Un devoir s’impose !
Après le rappel de son époux à Dieu, Aleth a pris son destin en main, y compris celui de ses enfants. En dehors du fait que, selon elle, la femme doit être battante et travailleuse, elle doit pouvoir s’affirmer, elle doit tout faire pour avancer afin de s’assurer une place dans cette société où l’entraide a déserté le forum. Tant que le cerveau peut retenir quelque chose, la femme doit continuer son instruction en attendant son ascension sociale qui suivra indubitablement. Tout est question de génération, et donc de beaucoup de patience et de persévérance. « …La femme ne doit pas démissionner dans l’éducation des enfants. Les deux doivent aller de pair.
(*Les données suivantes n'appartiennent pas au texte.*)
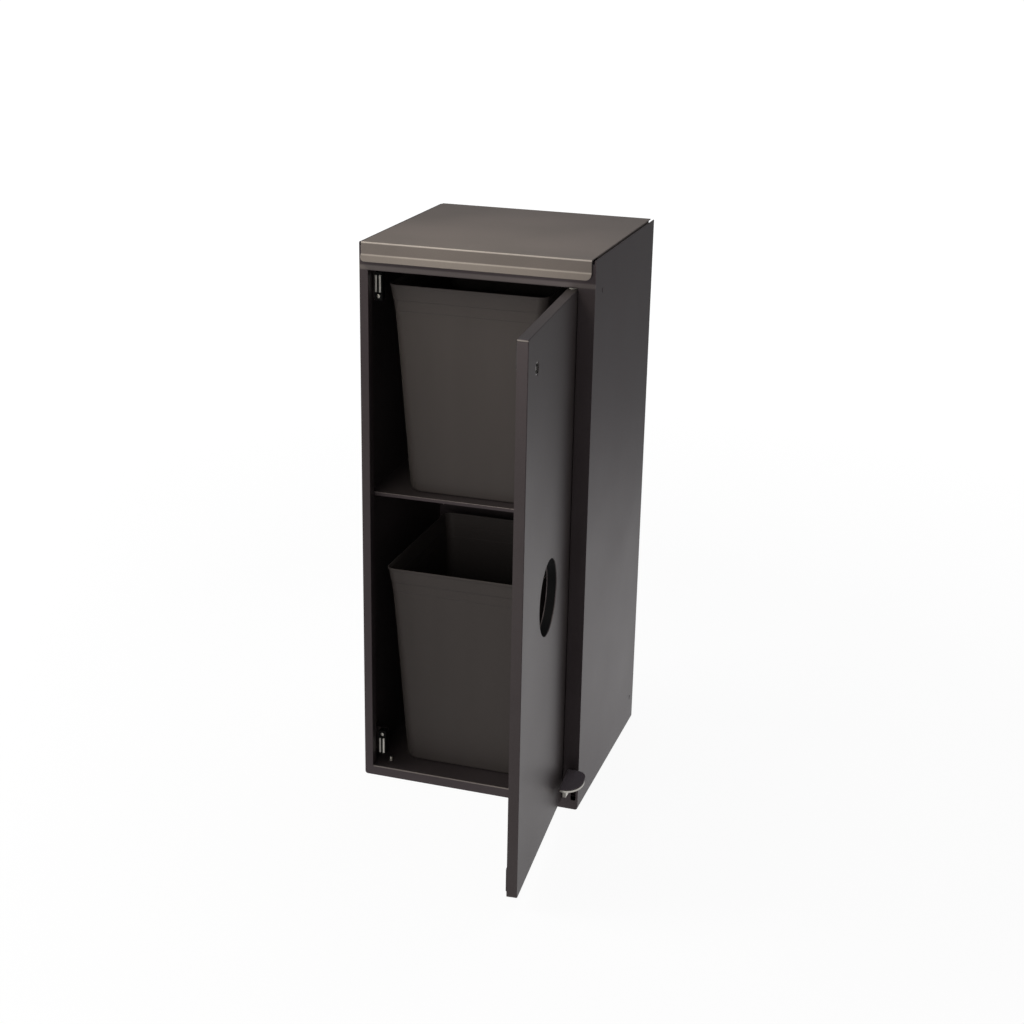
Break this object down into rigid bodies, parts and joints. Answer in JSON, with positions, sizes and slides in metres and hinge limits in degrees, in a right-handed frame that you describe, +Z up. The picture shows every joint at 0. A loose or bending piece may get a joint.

J’ai fait l’expérience au ministère de la famille en tant qu’Assistante du ministre. En ce moment, c’était des missions, des voyages etc…Bref, j’étais toujours partie, à la quête de moyens financiers pour subvenir aux besoins sans cesse croissants de mes orphelins qui grandissaient. Entourés de répétiteurs dans toutes les matières qui se relayaient l’un après l’autre, les résultats des enfants avaient drastiquement baissé ; conséquence, la courbe de performance était décroissante pendant un semestre. J’ai dû changer de stratégie pour relever cette courbe et sauver l’année scolaire. Ma présence constante à la maison a permis de comprendre que la confiance totale accordée aux professeurs de maisons sans un minimum de suivi était une erreur de ma part », raconte-t-elle. L’argent n’a pas pu remplacer la présence physique des parents. « C’est d’ailleurs la raison pour laquelle j’ai refusé le poste d’Assistante du Ministre de la Jeunesse des sports et loisirs qui m’a été proposé. J’ai souhaité avoir un poste moins contraignant et moins absorbant pour pouvoir m’occuper de mes enfants. Ils constituent la relève de demain », ajoute-t-elle.

L’ambition irréalisable !
Après son diplôme en cours de Master II en “Droit bancaire et droit financier“, Aleth caresse l’ambition d’aller à l’enseignement en préparant un Diplôme d’études approfondies qui la conduira au Doctorat. « Mais, ne dit-on pas souvent qu’il faut savoir mesurer ses ambitions ? Je préfère alors m’en arrêter à ce stade pour l’instant, quitte à ce que je donne les moyens aux enfants pour aller plus loin que moi, avec la grâce du Tout Puissant », indique-t-elle. Comme l’affirme Gustave le bon, la place de l’homme dans la vie est marquée non par ce qu’il sait, mais par ce qu’il veut et ce qu’il peut.